- Stated exercise
Quote all of the entries word for word.

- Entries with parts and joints
--
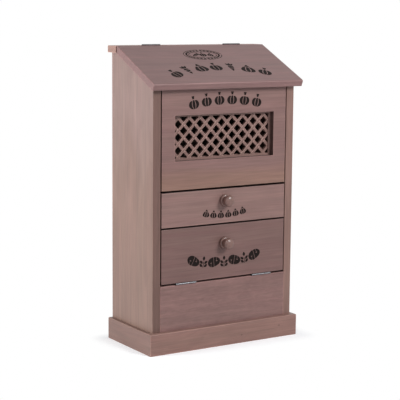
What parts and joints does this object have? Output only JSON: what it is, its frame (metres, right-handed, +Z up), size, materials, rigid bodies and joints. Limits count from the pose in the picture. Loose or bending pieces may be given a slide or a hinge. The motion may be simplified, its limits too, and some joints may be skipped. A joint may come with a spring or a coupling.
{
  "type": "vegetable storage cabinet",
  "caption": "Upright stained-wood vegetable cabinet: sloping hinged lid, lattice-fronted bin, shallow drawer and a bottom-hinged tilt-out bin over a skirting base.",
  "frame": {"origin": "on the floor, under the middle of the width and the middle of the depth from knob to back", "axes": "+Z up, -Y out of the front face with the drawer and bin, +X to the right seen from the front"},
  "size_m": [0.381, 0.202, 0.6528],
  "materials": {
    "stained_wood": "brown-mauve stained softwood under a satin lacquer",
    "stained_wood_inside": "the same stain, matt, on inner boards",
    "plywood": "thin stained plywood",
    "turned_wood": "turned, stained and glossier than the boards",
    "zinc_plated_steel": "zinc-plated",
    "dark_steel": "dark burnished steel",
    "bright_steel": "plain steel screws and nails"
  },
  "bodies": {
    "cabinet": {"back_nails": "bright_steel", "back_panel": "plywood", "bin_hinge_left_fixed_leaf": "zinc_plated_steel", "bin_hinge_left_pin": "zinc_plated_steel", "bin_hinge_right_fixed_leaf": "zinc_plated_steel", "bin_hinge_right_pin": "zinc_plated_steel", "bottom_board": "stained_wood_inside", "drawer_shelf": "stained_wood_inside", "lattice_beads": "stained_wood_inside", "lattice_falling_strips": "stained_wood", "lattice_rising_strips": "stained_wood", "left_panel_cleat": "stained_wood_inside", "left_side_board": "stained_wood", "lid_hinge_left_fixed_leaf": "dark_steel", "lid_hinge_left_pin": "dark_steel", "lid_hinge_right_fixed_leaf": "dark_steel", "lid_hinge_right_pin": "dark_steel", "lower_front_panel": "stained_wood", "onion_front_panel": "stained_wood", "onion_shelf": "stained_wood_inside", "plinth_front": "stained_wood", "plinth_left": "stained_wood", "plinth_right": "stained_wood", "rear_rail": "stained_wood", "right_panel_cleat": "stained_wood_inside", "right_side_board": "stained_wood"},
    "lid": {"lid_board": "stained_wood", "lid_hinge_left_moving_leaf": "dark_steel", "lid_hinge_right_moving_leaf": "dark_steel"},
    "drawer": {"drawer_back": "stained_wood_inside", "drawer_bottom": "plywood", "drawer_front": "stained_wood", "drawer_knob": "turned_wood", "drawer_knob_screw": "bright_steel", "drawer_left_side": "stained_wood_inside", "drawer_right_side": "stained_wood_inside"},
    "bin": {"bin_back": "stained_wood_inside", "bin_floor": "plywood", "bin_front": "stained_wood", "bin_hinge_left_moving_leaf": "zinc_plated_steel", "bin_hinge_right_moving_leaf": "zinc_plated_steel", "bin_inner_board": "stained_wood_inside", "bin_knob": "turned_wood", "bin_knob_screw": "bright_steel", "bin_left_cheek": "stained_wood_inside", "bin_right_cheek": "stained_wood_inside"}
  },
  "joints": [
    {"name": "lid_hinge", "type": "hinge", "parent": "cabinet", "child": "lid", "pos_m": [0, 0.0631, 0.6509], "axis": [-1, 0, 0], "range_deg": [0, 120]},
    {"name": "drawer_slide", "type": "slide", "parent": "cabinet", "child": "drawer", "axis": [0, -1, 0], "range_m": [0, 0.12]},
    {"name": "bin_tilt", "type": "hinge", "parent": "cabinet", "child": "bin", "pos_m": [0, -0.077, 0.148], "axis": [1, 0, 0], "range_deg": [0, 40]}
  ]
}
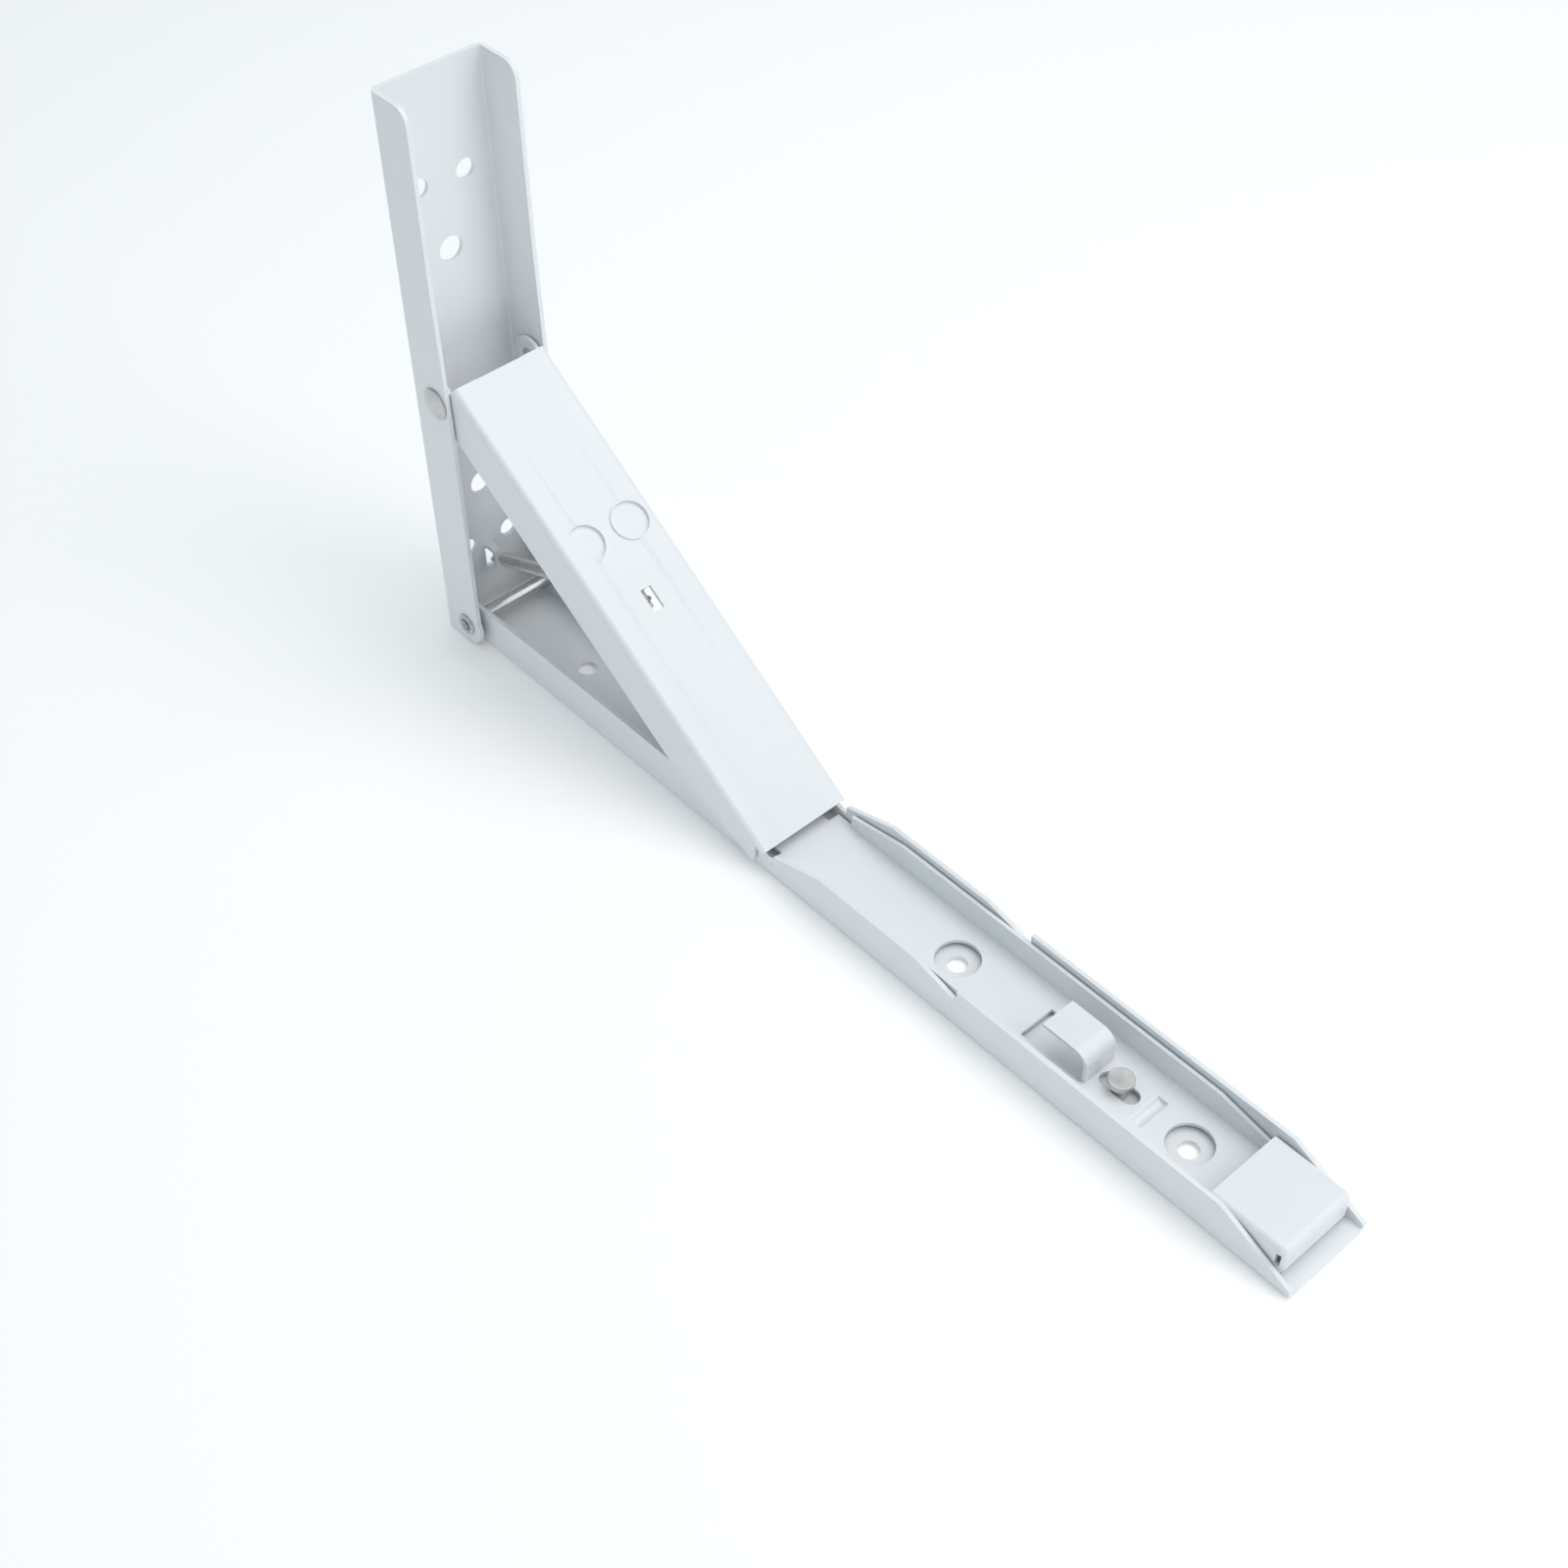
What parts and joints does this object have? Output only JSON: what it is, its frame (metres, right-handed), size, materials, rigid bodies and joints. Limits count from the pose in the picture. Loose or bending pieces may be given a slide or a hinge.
--
- The completed task
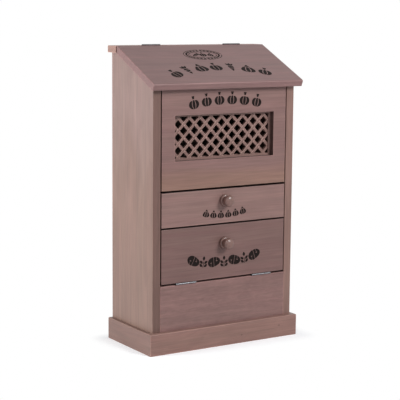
What parts and joints does this object have? Output only JSON: what it is, its frame (metres, right-handed, +Z up), size, materials, rigid bodies and joints. Limits count from the pose in the picture. Loose or bending pieces may be given a slide or a hinge. The motion may be simplified, its limits too, and some joints may be skipped. A joint may come with a spring or a coupling.
{
  "type": "vegetable storage cabinet",
  "caption": "Upright stained-wood vegetable cabinet: sloping hinged lid, lattice-fronted bin, shallow drawer and a bottom-hinged tilt-out bin over a skirting base.",
  "frame": {"origin": "on the floor, under the middle of the width and the middle of the depth from knob to back", "axes": "+Z up, -Y out of the front face with the drawer and bin, +X to the right seen from the front"},
  "size_m": [0.381, 0.202, 0.6528],
  "materials": {
    "stained_wood": "brown-mauve stained softwood under a satin lacquer",
    "stained_wood_inside": "the same stain, matt, on inner boards",
    "plywood": "thin stained plywood",
    "turned_wood": "turned, stained and glossier than the boards",
    "zinc_plated_steel": "zinc-plated",
    "dark_steel": "dark burnished steel",
    "bright_steel": "plain steel screws and nails"
  },
  "bodies": {
    "cabinet": {"back_nails": "bright_steel", "back_panel": "plywood", "bin_hinge_left_fixed_leaf": "zinc_plated_steel", "bin_hinge_left_pin": "zinc_plated_steel", "bin_hinge_right_fixed_leaf": "zinc_plated_steel", "bin_hinge_right_pin": "zinc_plated_steel", "bottom_board": "stained_wood_inside", "drawer_shelf": "stained_wood_inside", "lattice_beads": "stained_wood_inside", "lattice_falling_strips": "stained_wood", "lattice_rising_strips": "stained_wood", "left_panel_cleat": "stained_wood_inside", "left_side_board": "stained_wood", "lid_hinge_left_fixed_leaf": "dark_steel", "lid_hinge_left_pin": "dark_steel", "lid_hinge_right_fixed_leaf": "dark_steel", "lid_hinge_right_pin": "dark_steel", "lower_front_panel": "stained_wood", "onion_front_panel": "stained_wood", "onion_shelf": "stained_wood_inside", "plinth_front": "stained_wood", "plinth_left": "stained_wood", "plinth_right": "stained_wood", "rear_rail": "stained_wood", "right_panel_cleat": "stained_wood_inside", "right_side_board": "stained_wood"},
    "lid": {"lid_board": "stained_wood", "lid_hinge_left_moving_leaf": "dark_steel", "lid_hinge_right_moving_leaf": "dark_steel"},
    "drawer": {"drawer_back": "stained_wood_inside", "drawer_bottom": "plywood", "drawer_front": "stained_wood", "drawer_knob": "turned_wood", "drawer_knob_screw": "bright_steel", "drawer_left_side": "stained_wood_inside", "drawer_right_side": "stained_wood_inside"},
    "bin": {"bin_back": "stained_wood_inside", "bin_floor": "plywood", "bin_front": "stained_wood", "bin_hinge_left_moving_leaf": "zinc_plated_steel", "bin_hinge_right_moving_leaf": "zinc_plated_steel", "bin_inner_board": "stained_wood_inside", "bin_knob": "turned_wood", "bin_knob_screw": "bright_steel", "bin_left_cheek": "stained_wood_inside", "bin_right_cheek": "stained_wood_inside"}
  },
  "joints": [
    {"name": "lid_hinge", "type": "hinge", "parent": "cabinet", "child": "lid", "pos_m": [0, 0.0631, 0.6509], "axis": [-1, 0, 0], "range_deg": [0, 120]},
    {"name": "drawer_slide", "type": "slide", "parent": "cabinet", "child": "drawer", "axis": [0, -1, 0], "range_m": [0, 0.12]},
    {"name": "bin_tilt", "type": "hinge", "parent": "cabinet", "child": "bin", "pos_m": [0, -0.077, 0.148], "axis": [1, 0, 0], "range_deg": [0, 40]}
  ]
}
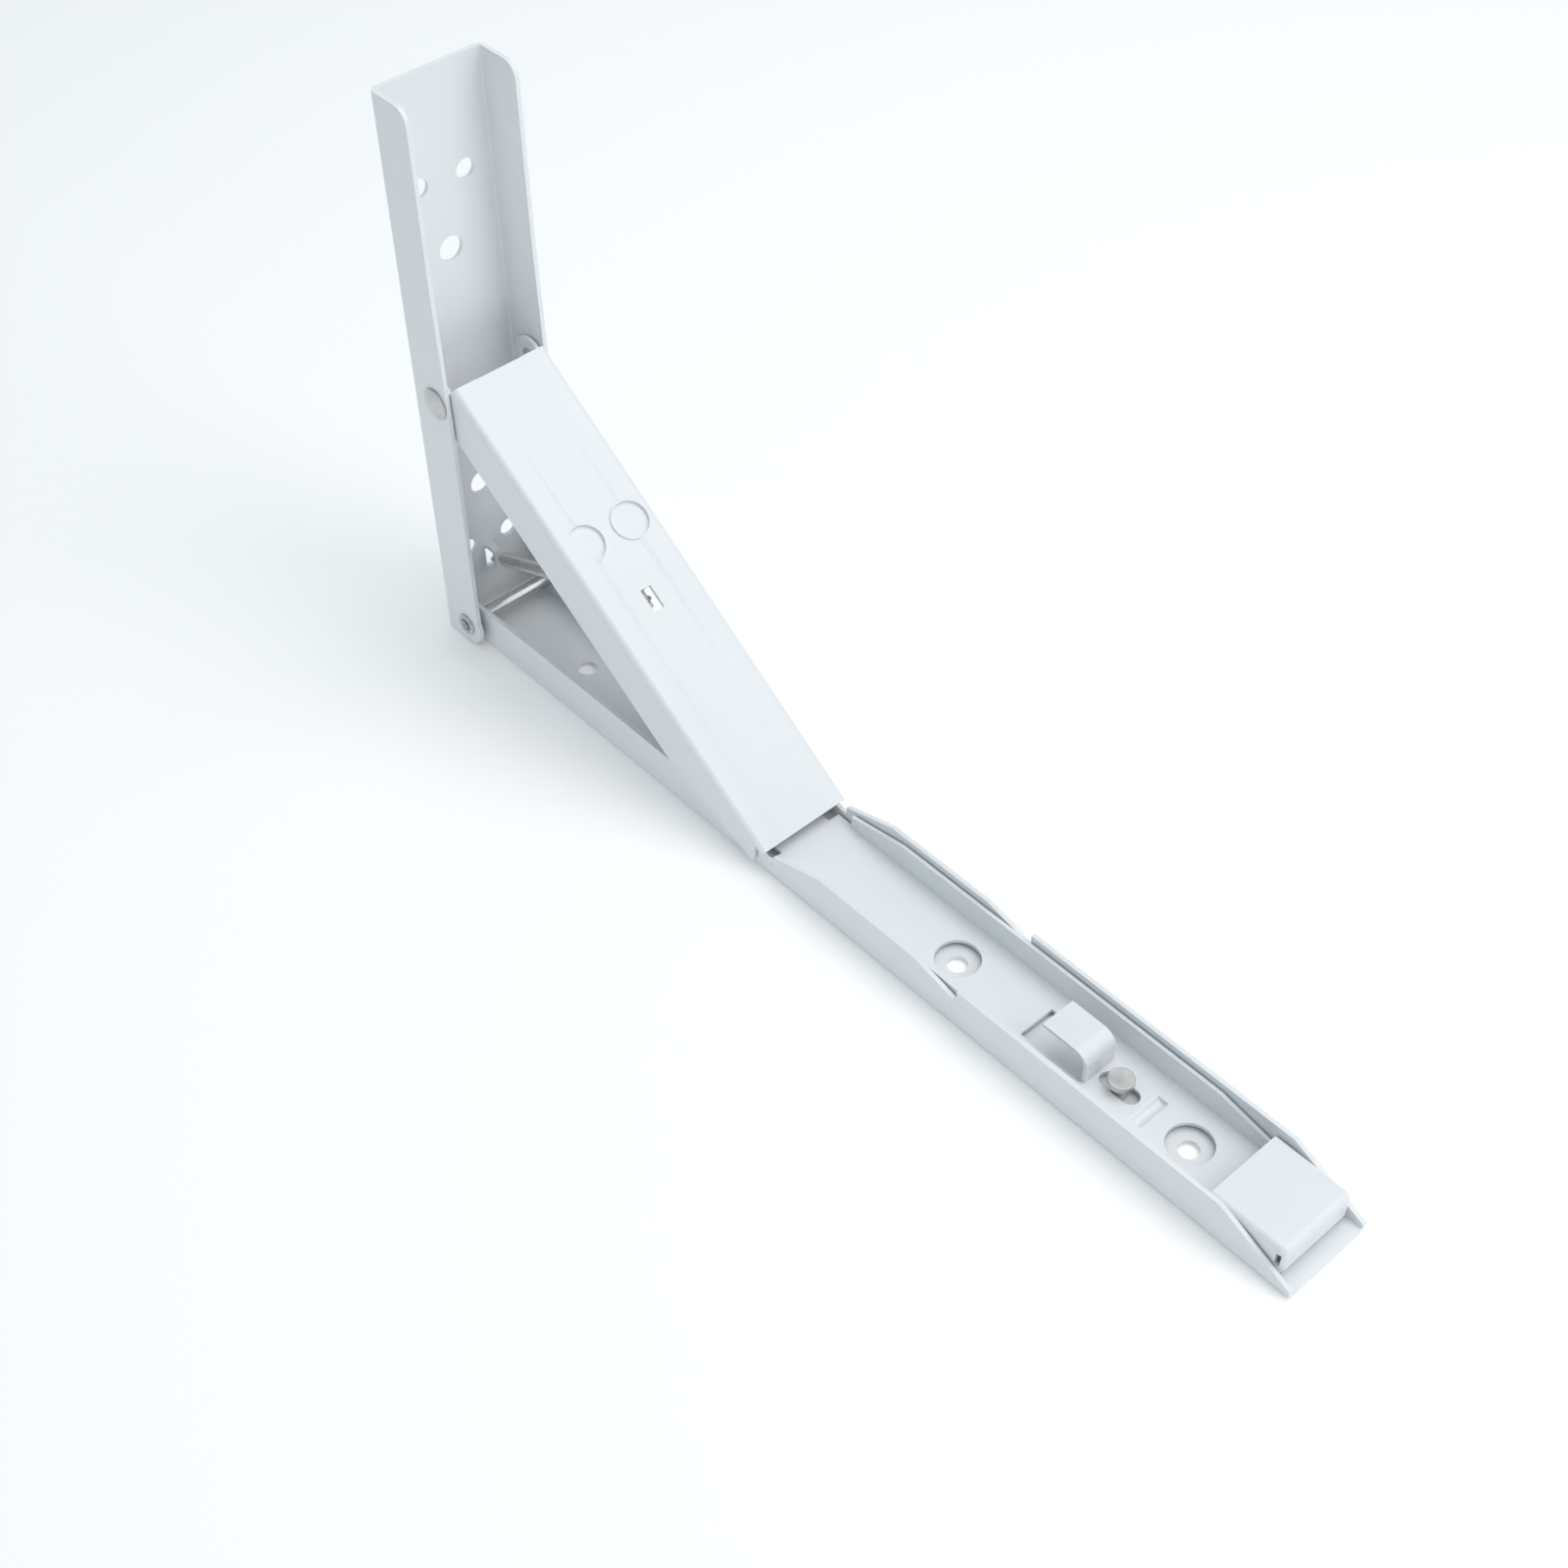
What parts and joints does this object have? Output only JSON: what it is, its frame (metres, right-handed), size, materials, rigid bodies and joints. Limits count from the pose in the picture. Loose or bending pieces may be given a slide or a hinge.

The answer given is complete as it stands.